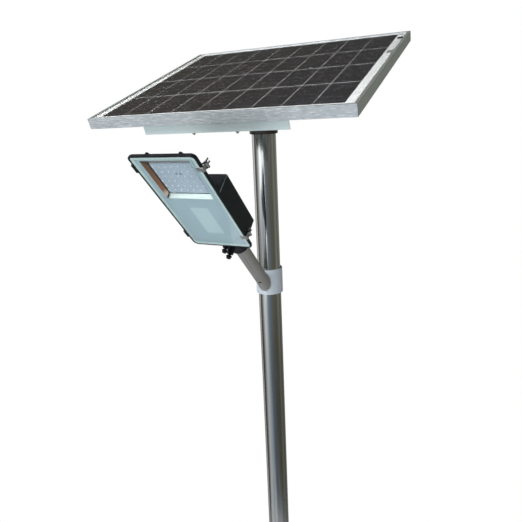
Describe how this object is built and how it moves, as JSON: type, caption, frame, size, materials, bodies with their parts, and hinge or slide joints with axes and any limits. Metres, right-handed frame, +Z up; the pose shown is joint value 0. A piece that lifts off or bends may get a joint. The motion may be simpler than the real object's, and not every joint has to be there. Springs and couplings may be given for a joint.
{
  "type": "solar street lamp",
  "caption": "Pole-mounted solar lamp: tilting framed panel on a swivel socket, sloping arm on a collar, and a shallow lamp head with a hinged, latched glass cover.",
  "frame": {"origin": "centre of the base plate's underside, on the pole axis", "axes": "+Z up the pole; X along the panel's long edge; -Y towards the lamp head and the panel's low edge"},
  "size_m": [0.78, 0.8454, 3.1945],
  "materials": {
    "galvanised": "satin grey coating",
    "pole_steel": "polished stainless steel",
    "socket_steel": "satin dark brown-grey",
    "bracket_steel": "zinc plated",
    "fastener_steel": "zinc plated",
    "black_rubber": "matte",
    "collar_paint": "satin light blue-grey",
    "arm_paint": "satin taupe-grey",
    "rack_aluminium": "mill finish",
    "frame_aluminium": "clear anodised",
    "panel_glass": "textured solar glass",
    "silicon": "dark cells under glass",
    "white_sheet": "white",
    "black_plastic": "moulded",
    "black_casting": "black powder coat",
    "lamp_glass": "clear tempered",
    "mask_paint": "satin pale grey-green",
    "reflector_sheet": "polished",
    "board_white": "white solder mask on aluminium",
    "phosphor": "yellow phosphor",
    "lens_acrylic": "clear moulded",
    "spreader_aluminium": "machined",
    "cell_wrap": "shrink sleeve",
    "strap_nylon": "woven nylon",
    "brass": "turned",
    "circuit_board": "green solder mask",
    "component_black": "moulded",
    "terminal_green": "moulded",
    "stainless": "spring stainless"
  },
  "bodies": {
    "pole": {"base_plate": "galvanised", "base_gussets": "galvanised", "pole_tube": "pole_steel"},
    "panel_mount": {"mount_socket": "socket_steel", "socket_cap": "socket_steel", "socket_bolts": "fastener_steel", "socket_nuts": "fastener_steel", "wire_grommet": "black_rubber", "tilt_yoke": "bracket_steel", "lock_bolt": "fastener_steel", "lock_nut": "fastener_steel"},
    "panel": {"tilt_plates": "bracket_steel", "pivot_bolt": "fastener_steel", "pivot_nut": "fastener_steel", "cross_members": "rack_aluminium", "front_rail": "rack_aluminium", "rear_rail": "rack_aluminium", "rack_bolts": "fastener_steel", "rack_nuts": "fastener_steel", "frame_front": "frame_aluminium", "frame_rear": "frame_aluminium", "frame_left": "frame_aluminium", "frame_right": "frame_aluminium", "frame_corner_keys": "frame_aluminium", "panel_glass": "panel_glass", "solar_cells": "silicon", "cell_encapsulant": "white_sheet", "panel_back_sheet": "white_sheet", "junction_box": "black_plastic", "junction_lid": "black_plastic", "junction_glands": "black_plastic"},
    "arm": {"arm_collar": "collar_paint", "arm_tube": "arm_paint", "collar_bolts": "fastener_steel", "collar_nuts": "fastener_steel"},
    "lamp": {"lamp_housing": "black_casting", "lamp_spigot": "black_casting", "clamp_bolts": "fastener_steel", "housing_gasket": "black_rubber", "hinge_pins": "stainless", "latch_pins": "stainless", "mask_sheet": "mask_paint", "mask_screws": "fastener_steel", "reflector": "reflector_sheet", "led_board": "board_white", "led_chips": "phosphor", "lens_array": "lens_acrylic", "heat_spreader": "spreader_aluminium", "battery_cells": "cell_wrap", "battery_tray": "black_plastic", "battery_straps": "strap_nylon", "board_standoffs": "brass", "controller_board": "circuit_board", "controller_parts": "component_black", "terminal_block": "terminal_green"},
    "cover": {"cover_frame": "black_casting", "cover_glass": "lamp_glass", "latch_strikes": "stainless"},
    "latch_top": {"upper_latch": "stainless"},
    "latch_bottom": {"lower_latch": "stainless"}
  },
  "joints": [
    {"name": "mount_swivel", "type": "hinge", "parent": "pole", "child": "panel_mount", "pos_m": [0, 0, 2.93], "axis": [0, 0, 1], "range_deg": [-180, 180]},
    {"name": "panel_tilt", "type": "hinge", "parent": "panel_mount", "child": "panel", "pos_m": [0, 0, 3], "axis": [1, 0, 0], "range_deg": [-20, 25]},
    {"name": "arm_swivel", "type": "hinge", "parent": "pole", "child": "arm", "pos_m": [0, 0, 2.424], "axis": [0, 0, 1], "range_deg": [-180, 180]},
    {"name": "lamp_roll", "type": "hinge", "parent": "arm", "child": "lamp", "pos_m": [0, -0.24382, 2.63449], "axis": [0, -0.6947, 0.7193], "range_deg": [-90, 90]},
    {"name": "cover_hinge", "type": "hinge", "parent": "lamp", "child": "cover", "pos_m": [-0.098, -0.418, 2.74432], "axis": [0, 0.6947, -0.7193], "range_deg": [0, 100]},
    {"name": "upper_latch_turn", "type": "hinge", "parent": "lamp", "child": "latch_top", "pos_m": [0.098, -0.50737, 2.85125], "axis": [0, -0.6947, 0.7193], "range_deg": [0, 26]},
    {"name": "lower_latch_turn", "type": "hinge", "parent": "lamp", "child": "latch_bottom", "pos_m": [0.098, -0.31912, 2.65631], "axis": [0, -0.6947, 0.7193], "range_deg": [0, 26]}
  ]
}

....

_Task instructions_. Extract each line from the listing that holds the word "materials".

_Full output_.
Describe how this object is built and how it moves, as JSON: type, caption, frame, size, materials, bodies with their parts, and hinge or slide joints with axes and any limits. Metres, right-handed frame, +Z up; the pose shown is joint value 0. A piece that lifts off or bends may get a joint. The motion may be simpler than the real object's, and not every joint has to be there. Springs and couplings may be given for a joint.
  "materials": {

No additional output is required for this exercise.